CESÁREO GIL
Había nacido en Galicia, de una familia numerosa y creyente. Vino como misionero a América Latina, siendo joven aún, y se estableció en Venezuela. Allí trabajó al estilo «gallego», bien duro y con poco descanso. Tenía un natural sociable y organizador, que le permitía llegar a donde otros no podían. Se dedicó a los «cursillos» y llegó a mover a miles de católicos en aquella república. Tenia cara de gallego, aire de gallego y alma venezolana.
Había sido formado en la austeridad de los operarios diocesanos. Se levantaba a las cinco de la mañana, y al poco rato ya estaba escribiendo, porque sabía que durante el día no podría tocar un papel. Publicó unas novelas sobre la vida real de la gente, con un éxito increíble. Hasta de las cárceles pedían sus libros. Para el día de las madres, inventó unos ejemplares preciosos, diferentes cada año, que se difundían por toda Venezuela. Su nombre era sinónimo de varón leal y profundo. Lo conocí en 1984 con ocasión de mis visitas a los seminarios mayores latinoamericanos. Quedamos amigos. Me ayudó mucho a organizar la primera asamblea vocacional venezolana.

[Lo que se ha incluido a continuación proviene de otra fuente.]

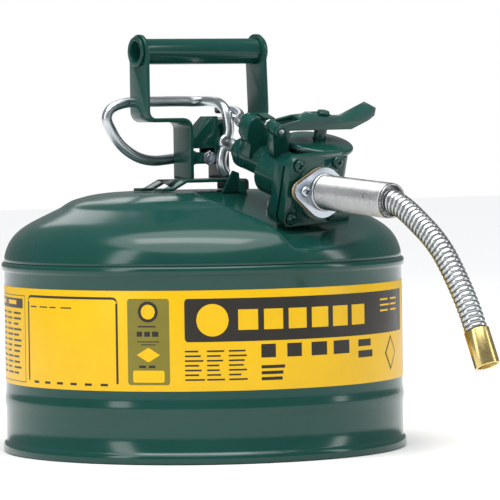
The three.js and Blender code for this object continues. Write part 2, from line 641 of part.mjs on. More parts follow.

A fines de 1986, sabiendo él que en marzo del 87 concluía yo mi servicio al CELAM, tuvo una larga conversación conmigo. De ella recuerdo unas palabras sabias que resultaron cumplidas en mi vida. Se refería a mi regreso a Buenos Aires: «Es impensable que te hagan empezar desde cero, porque nadie lo admitiría. El arzobispo Aramburu sabrá que eres una figura de orden internacional y de brillo, que no puedes ser crucificado. Pero… escúchame como amigo: en la Iglesia se conocen injusticias como estas muy a menudo».